Aim: The lines to reproduce run from the first one through the line containing "body_frame.location = (-(front_end_x". Reproduce them exactly.

Dataset records:
***

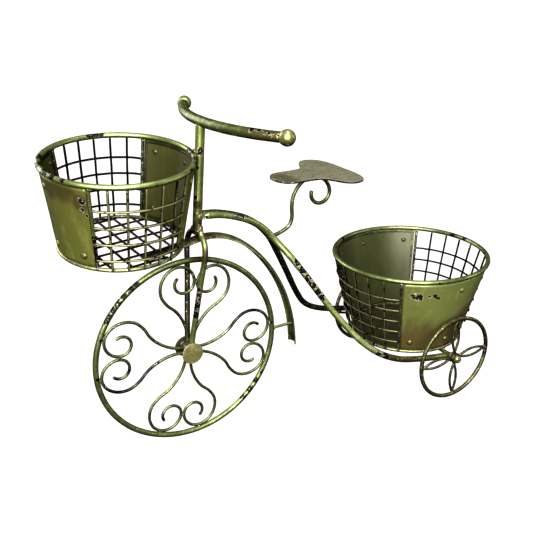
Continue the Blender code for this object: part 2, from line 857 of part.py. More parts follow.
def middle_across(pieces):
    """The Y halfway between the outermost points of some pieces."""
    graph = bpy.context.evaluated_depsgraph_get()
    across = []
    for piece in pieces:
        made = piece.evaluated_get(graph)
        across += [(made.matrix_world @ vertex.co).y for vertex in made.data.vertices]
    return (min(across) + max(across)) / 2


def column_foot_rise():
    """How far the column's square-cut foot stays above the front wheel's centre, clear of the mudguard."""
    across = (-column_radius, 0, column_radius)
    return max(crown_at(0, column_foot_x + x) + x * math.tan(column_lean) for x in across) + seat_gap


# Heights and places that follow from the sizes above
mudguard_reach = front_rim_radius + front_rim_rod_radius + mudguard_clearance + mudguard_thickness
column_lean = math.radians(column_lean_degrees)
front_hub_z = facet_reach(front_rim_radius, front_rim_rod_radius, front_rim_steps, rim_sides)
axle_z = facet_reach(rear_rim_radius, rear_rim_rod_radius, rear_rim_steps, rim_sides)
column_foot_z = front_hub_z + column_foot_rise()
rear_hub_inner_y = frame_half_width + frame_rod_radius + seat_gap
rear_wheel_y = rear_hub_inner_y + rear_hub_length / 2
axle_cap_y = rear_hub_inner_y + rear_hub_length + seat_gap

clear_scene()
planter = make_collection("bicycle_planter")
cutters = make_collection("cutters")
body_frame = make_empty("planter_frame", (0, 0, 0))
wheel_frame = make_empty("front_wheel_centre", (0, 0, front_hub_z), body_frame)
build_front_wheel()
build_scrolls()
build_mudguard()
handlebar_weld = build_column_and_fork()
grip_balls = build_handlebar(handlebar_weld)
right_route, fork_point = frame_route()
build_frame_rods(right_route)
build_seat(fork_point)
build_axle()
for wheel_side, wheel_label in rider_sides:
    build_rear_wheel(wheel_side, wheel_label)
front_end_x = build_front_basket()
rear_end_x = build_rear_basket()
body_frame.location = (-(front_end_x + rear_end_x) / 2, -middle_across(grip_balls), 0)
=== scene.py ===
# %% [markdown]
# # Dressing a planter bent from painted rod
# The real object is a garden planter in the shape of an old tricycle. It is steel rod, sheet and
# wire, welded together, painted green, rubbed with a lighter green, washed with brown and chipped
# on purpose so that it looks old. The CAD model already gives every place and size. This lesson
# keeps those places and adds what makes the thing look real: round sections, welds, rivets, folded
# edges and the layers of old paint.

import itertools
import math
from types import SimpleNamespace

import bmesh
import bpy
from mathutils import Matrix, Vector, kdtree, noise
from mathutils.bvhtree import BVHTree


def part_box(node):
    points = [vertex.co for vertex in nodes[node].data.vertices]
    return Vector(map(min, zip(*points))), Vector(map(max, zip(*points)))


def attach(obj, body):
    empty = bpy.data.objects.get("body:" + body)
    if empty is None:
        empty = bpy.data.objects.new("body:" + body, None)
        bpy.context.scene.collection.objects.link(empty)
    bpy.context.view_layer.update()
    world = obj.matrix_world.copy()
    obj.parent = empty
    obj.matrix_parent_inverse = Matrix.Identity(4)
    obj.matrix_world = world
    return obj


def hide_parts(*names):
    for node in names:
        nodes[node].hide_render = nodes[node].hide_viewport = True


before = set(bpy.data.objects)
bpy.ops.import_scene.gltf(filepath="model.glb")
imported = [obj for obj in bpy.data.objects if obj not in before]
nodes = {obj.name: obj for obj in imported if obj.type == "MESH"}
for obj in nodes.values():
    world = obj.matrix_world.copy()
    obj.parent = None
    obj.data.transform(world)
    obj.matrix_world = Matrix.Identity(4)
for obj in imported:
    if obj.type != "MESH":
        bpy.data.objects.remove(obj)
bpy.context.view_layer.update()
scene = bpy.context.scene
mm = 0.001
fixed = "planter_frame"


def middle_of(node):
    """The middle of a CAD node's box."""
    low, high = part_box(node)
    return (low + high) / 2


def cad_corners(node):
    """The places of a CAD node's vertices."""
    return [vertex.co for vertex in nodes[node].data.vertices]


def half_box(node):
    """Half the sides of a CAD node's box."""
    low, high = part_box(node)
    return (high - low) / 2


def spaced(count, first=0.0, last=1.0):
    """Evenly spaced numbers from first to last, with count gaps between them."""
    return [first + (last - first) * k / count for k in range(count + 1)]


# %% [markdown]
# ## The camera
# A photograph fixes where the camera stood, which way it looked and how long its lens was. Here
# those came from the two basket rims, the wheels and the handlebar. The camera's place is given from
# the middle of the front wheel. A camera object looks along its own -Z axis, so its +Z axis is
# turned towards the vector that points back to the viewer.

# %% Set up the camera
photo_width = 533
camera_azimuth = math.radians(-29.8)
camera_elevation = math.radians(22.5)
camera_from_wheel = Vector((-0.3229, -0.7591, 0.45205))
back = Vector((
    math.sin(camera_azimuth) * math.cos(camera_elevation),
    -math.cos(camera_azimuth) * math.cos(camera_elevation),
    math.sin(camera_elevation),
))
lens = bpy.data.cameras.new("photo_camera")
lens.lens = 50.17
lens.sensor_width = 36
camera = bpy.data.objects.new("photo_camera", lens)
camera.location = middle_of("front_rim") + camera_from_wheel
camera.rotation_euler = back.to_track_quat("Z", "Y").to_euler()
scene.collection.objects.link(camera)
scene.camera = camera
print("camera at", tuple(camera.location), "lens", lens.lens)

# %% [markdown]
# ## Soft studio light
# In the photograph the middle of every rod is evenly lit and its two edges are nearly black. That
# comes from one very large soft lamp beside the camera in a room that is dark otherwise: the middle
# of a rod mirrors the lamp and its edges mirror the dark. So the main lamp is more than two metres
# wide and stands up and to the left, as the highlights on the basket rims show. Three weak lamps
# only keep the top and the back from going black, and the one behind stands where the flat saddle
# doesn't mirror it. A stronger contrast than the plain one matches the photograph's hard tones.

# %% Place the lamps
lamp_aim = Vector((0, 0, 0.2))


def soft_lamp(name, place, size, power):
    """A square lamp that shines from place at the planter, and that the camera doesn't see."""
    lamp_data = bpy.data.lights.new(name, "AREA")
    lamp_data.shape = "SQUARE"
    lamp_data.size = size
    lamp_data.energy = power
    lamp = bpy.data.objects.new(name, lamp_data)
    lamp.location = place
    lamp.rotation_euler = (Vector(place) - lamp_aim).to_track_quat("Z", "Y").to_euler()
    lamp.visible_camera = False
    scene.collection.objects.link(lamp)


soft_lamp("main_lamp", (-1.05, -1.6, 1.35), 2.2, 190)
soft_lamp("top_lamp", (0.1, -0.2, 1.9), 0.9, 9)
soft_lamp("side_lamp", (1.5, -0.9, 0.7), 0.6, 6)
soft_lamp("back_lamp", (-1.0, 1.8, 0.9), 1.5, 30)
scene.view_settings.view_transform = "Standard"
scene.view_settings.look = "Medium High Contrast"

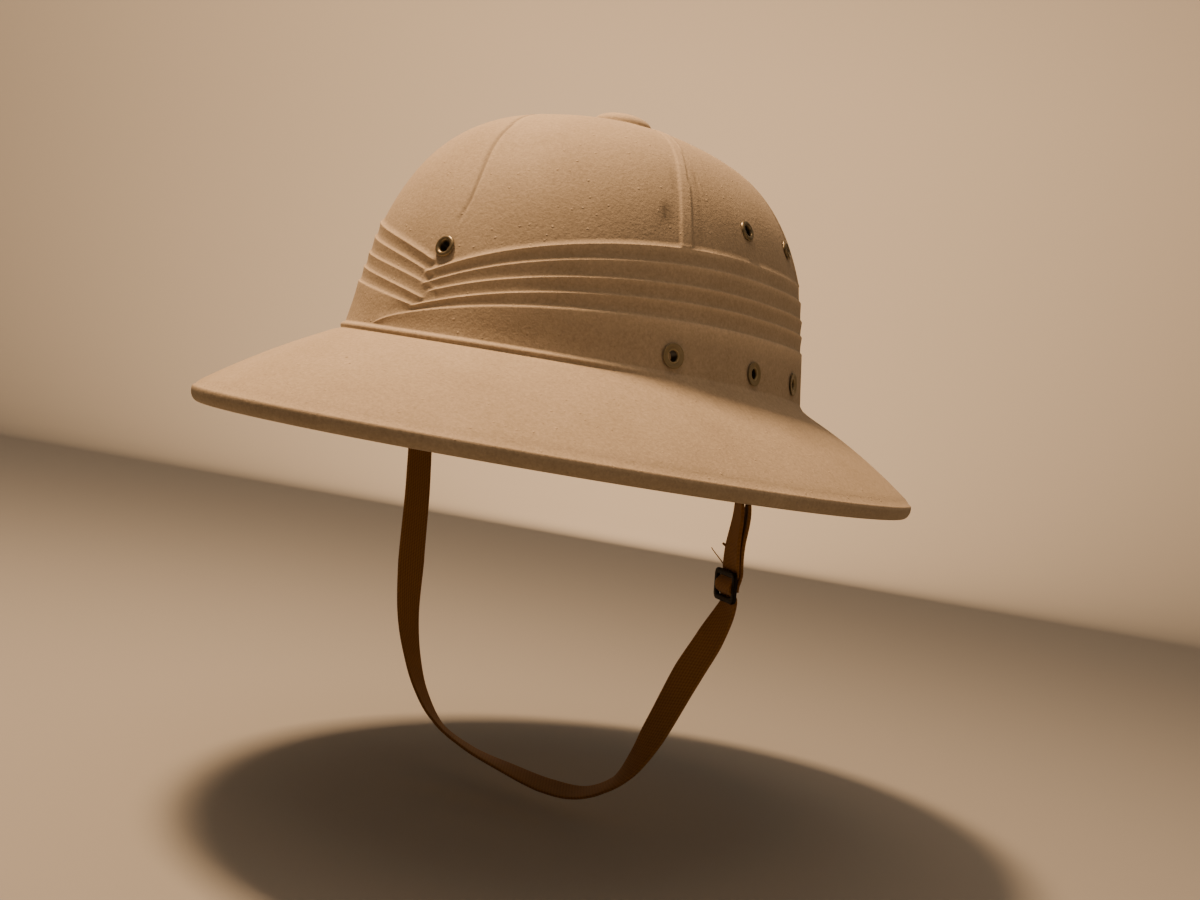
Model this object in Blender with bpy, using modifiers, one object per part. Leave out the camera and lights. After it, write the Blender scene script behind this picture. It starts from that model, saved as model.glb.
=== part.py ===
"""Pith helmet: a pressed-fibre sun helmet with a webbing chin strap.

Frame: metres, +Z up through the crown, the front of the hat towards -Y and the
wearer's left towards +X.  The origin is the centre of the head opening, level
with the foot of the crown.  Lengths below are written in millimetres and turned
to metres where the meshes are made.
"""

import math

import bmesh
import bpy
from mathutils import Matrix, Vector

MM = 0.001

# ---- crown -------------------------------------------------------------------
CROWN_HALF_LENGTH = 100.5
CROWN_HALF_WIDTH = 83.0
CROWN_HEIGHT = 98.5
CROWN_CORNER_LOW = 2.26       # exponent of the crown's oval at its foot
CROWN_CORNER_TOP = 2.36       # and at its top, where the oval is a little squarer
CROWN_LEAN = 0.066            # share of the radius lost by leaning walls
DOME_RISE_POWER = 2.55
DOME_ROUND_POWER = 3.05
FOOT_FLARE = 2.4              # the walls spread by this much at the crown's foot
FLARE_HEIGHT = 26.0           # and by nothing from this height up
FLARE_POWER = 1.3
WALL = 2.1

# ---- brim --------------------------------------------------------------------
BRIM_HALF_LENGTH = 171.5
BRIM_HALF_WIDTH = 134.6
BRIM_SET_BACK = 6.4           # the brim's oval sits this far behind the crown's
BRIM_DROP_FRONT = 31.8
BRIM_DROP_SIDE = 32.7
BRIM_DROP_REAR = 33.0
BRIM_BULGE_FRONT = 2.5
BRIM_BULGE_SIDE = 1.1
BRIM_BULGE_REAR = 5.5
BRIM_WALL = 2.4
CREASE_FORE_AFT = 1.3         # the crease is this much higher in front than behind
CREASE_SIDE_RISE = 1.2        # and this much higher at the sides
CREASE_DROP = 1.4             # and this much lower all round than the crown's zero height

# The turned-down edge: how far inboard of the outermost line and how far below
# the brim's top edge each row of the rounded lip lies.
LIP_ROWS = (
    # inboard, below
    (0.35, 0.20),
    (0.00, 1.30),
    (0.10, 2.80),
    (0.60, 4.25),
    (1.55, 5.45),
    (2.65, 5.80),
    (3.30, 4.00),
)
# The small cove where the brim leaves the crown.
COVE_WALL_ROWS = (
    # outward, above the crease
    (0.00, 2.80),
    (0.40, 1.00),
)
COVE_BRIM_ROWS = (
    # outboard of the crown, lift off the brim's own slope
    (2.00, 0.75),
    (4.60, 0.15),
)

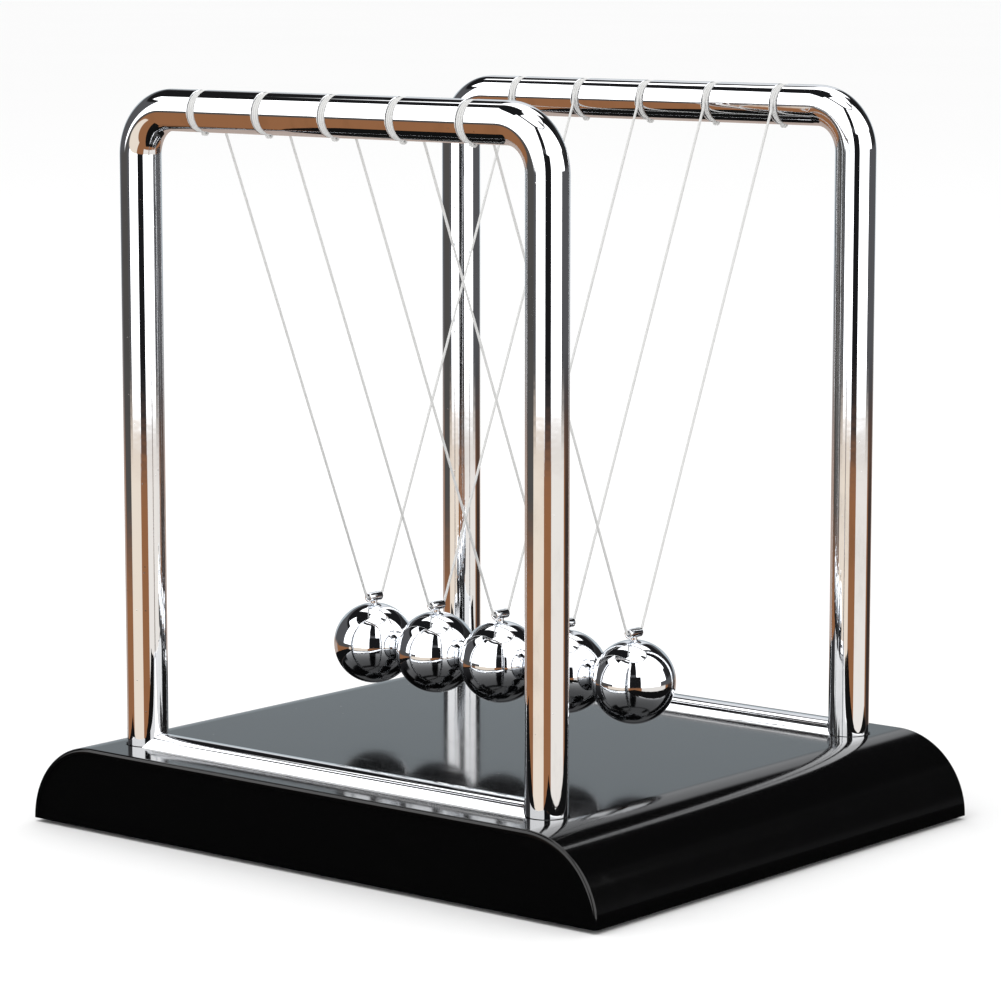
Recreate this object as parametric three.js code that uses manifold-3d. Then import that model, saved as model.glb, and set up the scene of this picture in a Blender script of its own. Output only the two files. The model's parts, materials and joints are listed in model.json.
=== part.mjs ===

***

Result of this exercise:
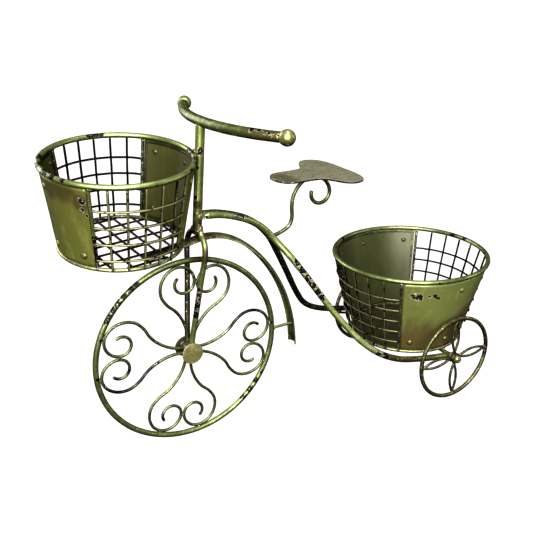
Continue the Blender code for this object: part 2, from line 857 of part.py. More parts follow.
def middle_across(pieces):
    """The Y halfway between the outermost points of some pieces."""
    graph = bpy.context.evaluated_depsgraph_get()
    across = []
    for piece in pieces:
        made = piece.evaluated_get(graph)
        across += [(made.matrix_world @ vertex.co).y for vertex in made.data.vertices]
    return (min(across) + max(across)) / 2


def column_foot_rise():
    """How far the column's square-cut foot stays above the front wheel's centre, clear of the mudguard."""
    across = (-column_radius, 0, column_radius)
    return max(crown_at(0, column_foot_x + x) + x * math.tan(column_lean) for x in across) + seat_gap


# Heights and places that follow from the sizes above
mudguard_reach = front_rim_radius + front_rim_rod_radius + mudguard_clearance + mudguard_thickness
column_lean = math.radians(column_lean_degrees)
front_hub_z = facet_reach(front_rim_radius, front_rim_rod_radius, front_rim_steps, rim_sides)
axle_z = facet_reach(rear_rim_radius, rear_rim_rod_radius, rear_rim_steps, rim_sides)
column_foot_z = front_hub_z + column_foot_rise()
rear_hub_inner_y = frame_half_width + frame_rod_radius + seat_gap
rear_wheel_y = rear_hub_inner_y + rear_hub_length / 2
axle_cap_y = rear_hub_inner_y + rear_hub_length + seat_gap

clear_scene()
planter = make_collection("bicycle_planter")
cutters = make_collection("cutters")
body_frame = make_empty("planter_frame", (0, 0, 0))
wheel_frame = make_empty("front_wheel_centre", (0, 0, front_hub_z), body_frame)
build_front_wheel()
build_scrolls()
build_mudguard()
handlebar_weld = build_column_and_fork()
grip_balls = build_handlebar(handlebar_weld)
right_route, fork_point = frame_route()
build_frame_rods(right_route)
build_seat(fork_point)
build_axle()
for wheel_side, wheel_label in rider_sides:
    build_rear_wheel(wheel_side, wheel_label)
front_end_x = build_front_basket()
rear_end_x = build_rear_basket()
body_frame.location = (-(front_end_x + rear_end_x) / 2, -middle_across(grip_balls), 0)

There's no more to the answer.